With 9:07 left, the Raiders took over on their own 25. One play was all it took to cover the 75 yards ahead. Wilson scrambled to his right to avoid a rush, fired on the move down the right sideline to a flying Williams, who went untouched for the score. The Raiders were back on top for good, 31 to 27.

DT Bill Pickel got a quarterback sack on the next Miami possession and then Haynes recorded his second pass interception, returning it 54 yards down the right sideline to the Dolphins 10-yard line. Three plays later, Allen took a pitchout wide right for six yards and the touchdown putting the Raiders up 38 to 27.
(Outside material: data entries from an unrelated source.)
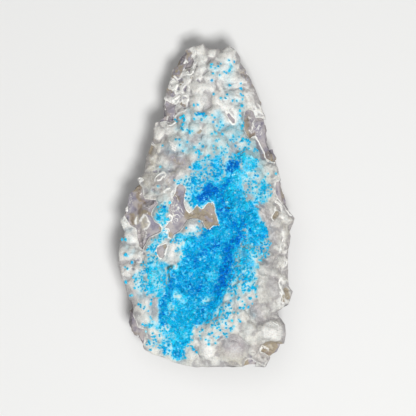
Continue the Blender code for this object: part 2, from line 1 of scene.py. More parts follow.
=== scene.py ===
"""Pentagonite on heulandite: the finish of a hand specimen that lies on its back.

Every place and size below is in millimetres, read from the middle of the face: +X right across
it, +Y to the narrow tip and +Z out of it. The crust and the rock are worked over copies of the
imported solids, and the blue crystals are sprays of blades that stand on the crust.
"""

import itertools
import math
import random

import bpy
import numpy as np
from mathutils import Matrix, Vector
from mathutils.bvhtree import BVHTree
from mathutils.kdtree import KDTree


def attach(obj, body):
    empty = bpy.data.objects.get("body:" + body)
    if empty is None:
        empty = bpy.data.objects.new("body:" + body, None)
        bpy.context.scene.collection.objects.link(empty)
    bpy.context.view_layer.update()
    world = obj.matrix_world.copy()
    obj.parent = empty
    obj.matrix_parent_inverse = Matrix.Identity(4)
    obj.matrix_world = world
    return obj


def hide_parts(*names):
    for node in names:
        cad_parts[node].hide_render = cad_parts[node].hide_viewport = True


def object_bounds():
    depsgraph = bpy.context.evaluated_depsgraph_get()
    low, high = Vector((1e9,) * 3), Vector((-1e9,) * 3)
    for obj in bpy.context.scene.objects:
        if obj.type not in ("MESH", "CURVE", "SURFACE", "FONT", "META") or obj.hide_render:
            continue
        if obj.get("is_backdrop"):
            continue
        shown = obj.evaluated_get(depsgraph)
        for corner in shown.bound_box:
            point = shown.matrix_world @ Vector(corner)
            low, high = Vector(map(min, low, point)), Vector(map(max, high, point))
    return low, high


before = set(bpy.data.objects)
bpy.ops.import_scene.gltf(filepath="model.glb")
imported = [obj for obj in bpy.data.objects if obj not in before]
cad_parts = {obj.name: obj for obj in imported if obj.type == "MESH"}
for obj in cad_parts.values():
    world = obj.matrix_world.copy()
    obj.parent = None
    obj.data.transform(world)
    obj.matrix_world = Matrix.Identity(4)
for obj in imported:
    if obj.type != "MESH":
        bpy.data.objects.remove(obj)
SOLID_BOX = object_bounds()

MM = 0.001
READING = np.array([-0.55, -0.5, 0.0])  # the readings' middle, seen from the specimen's own
MERGE = 1e-6  # metres
ABOVE = 90.0  # higher than any point of the specimen

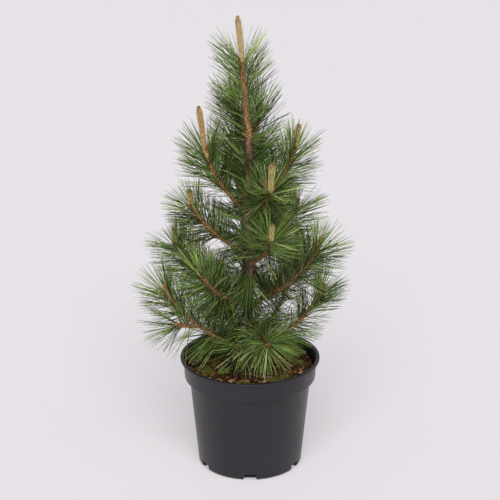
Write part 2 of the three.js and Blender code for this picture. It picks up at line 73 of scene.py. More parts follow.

Miami never quit. Despite defensive pressure from Long, Alzado, Sean Jones, Reggie Kinlaw, Pickel, Greg Townsend and others, Marino threw and threw and threw some more. A nine-yard pass to Duper again cut the Raiders lead to just four points, 38-34.

Raiders DB Odis McKiney recovered the Miami on-sides kickoff attempt on the Raiders 44 with 2:09 left on the game clock. After Hawkins gained three inside, the two-minute warning stopped the clock. When time resumed, Allen was held to a one-yard gain sweeping right, and Miami took its first time out with 1:52 left. With two time outs remaining, the Dolphins could get the ball back if they stopped the Raiders on the third-and-six at the Raider 48. But the Raiders showed the Dolphins, the sold-out Orange Bowl crowd and the huge national television audience that this night they could not be stopped. Allen took the handoff from Wilson, started right, cut back behind his tackle, leaped over a defender and headed for the goal line. Fifty-two yards later, Allen had his third touchdown of the game and the Raiders had their tenth win of the 1984 season. Coach Flores was now 5-0 in games against Coach Shula.

A tired, weary, but proud band of Raiders had learned firsthand why Marino would one day be a Pro Football Hall of Fame candidate. And a television audience of over 40 million had again learned to respect the Raiders. Home or away, these warriors in Silver and Black continually defied the odds to remain professional sports’ winningest team.